Anything not working?

Very little if these tastings were anything to go by.  My only concern was the temptation to grow Pinot Noir, the holy grail of wine grapes, in warm places. The few I tasted told me at least that this is a stretch to far.  

By contrast, my favourite wines were: 

‘Young dreamers’ tasting

  • fantastically rich but balanced Primitivo di Manduria from Antica Masseria Jorche. The Riserva of 2012 may tip the scales at 16% abv but it works, if in rich porty way
  • long aged Chianti Classico from Fattoria Tregole, Castellina in Chianti: Riserva of 2010, all tobacco, dried sour cherry and leather from five years in wood (splendid but I would like to taste it at three years) and their crisp, almost salty, sour cherry delight of Chianti Classico 2015.

Cottarella consulting wineries tasting

  • the white wine of the winery which made Cottarella’s name when it was given a massive thumbs-up by Robert Parker for its red Bordeaux-blend: Core Bianco, Montevetrano, Campania 2016 – 50% each of Fiano and Greco: ripe but beautifully balanced with bright acidity.  

Grand tasting

  • Noras, Canonau di Sardegna DOC, Santadi, 2014, 15% – Grenache/Garnacha in its Sardinian form, perfumed, intense red fruit, full bodied, warm but with good balance.
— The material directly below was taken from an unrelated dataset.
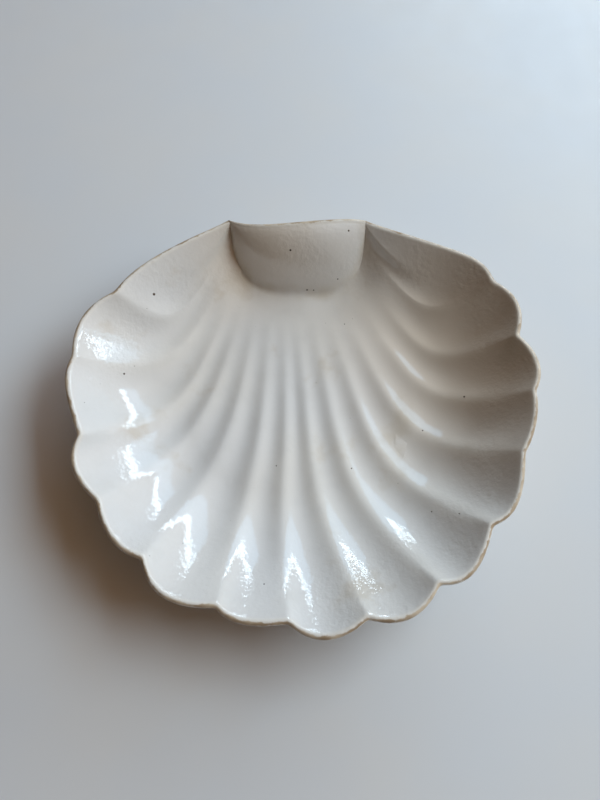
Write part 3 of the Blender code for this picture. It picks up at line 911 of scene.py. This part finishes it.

Aged in older barriques
  • Sassicaia, Bolgheri Sassicaia DOC,Tenuta San Guido, 2014, 13%. I am not usually that susceptible to Italian Cabernet blends but you don’t get to taste Sassicaia everyday. And, more interestingly, this was from a cool and wet vintage: elegant, precise, wearing its 18 months in barriques well, if anything with a restrained, hidden depth of fruit. Not one for blind tasting!  
  • Sarmassa, Barolo DOCG, Marchesi di Barolo, 2012, 14%. Simply fabulous single vineyard wine with complexity, weight, inner tension, huge but refined tannic structure, enormous potential for ageing.  My wine of the weekend.  
  • Amarone della Valpolicella DOCG, Costa Arénte, Valpantena, 2013, 16.5% – 36 months of ageing in Slavonian oak large format oak, savoury, rich and beautiful palate with firm tannins and high acidity. Excellent.